Anne Hollonds is new National Children’s Commissioner for Australia

Anne Hollonds, Australia’s new National Children’s Commissioner, has began her role by emphasising the need for greater recognition of the importance of childhood in Australia. 

“Childhood is quite rightly described as critically important for people’s social, health and economic outcomes, but the value of childhood is not only about the future adult that a child may become,” said Commissioner Hollonds.

“Children must be respected for who they are in the ‘here and now’, which is why Australia needs a human rights framework that values childhood, respects children, and supports the wellbeing of children and their families,” she added.

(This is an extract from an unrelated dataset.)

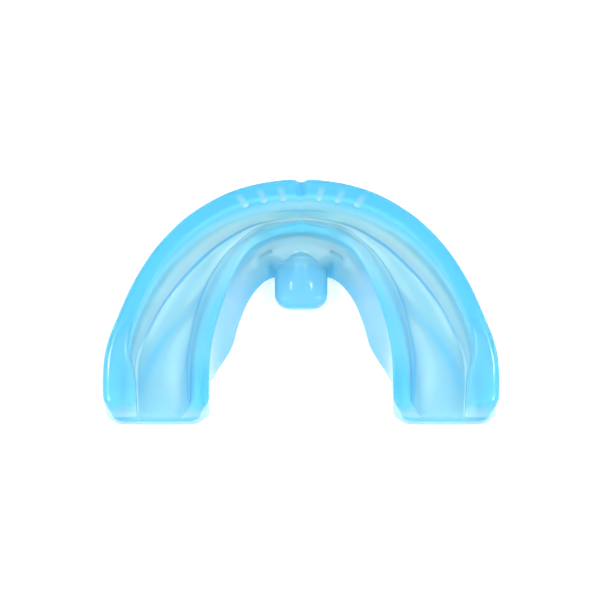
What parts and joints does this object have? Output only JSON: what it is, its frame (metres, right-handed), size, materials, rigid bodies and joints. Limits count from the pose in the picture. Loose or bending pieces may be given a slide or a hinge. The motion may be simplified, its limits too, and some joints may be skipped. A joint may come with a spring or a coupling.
{
  "type": "dental trainer tray",
  "caption": "Soft arch-shaped mouth tray with upper and lower tooth channels, lip and cheek walls, a tongue guard and a central tongue tab.",
  "frame": {"origin": "middle of the footprint, on the surface that the lower lip rim stands on", "axes": "+X to the right-hand molar end as seen from behind the open end, +Y to the lip side at the midline, +Z to the upper teeth"},
  "size_m": [0.064, 0.0384, 0.0185],
  "materials": {
    "silicone": "translucent satin"
  },
  "bodies": {
    "root": {"bite_plate_front": "silicone", "upper_labial_wall": "silicone", "lower_labial_wall": "silicone", "upper_lingual_wall_front": "silicone", "tongue_guard_front": "silicone", "bite_plate_left": "silicone", "bite_plate_right": "silicone", "upper_buccal_wall_left": "silicone", "upper_buccal_wall_right": "silicone", "lower_buccal_wall_left": "silicone", "lower_buccal_wall_right": "silicone", "upper_lingual_wall_left": "silicone", "upper_lingual_wall_right": "silicone", "tongue_guard_left": "silicone", "tongue_guard_right": "silicone", "tongue_tag": "silicone", "tooth_marker_left_1": "silicone", "tooth_marker_right_1": "silicone", "tooth_marker_left_2": "silicone", "tooth_marker_right_2": "silicone", "tooth_marker_left_3": "silicone", "tooth_marker_right_3": "silicone"}
  },
  "joints": []
}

The National Children’s Commissioner is a statutory position responsible for protecting and promoting the rights of all children in Australia, as set out in the United Nations Convention on the Rights of the Child.

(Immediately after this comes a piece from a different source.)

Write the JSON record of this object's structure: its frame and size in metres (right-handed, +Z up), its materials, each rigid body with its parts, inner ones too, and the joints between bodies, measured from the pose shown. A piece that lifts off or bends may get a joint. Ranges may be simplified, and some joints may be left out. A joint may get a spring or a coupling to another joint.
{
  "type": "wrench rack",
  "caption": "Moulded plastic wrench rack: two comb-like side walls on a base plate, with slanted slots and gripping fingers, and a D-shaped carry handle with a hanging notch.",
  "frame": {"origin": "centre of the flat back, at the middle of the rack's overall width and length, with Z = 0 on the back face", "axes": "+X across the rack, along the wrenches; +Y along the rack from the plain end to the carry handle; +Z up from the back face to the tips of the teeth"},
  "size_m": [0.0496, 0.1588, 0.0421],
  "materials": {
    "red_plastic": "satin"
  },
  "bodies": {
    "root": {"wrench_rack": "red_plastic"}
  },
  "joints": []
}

With the COVID-19 global pandemic, children in Australia are living through unparalleled times. Some of the negative impacts on children and young people were highlighted in a report by the Australian Human Rights Commission and Kids Helpline in September.

We know the pandemic has had major impacts on children, in terms of their mental health, social isolation and education. It has also exposed gaps in support services, and ongoing inequality and disadvantage

“It will be vital for governments to consider children in the road to recovery, because the impacts on children and their families are likely to be ongoing, and Australia’s children need an ongoing commitment to the protection of their rights.”

Commissioner Hollonds was previously the Director of the Australian Institute of Family Studies. She has more than 23 years’ experience as a Chief Executive Officer of government and non-government organisations focussed on policy, service delivery and research in health, education and social services, including the Benevolent Society and Relationships Australia NSW.

Commissioner Hollonds also has extensive front-line experience in children and family services, including in child protection, out-of-home care, domestic violence, child and family therapy, parenting education, and mental health.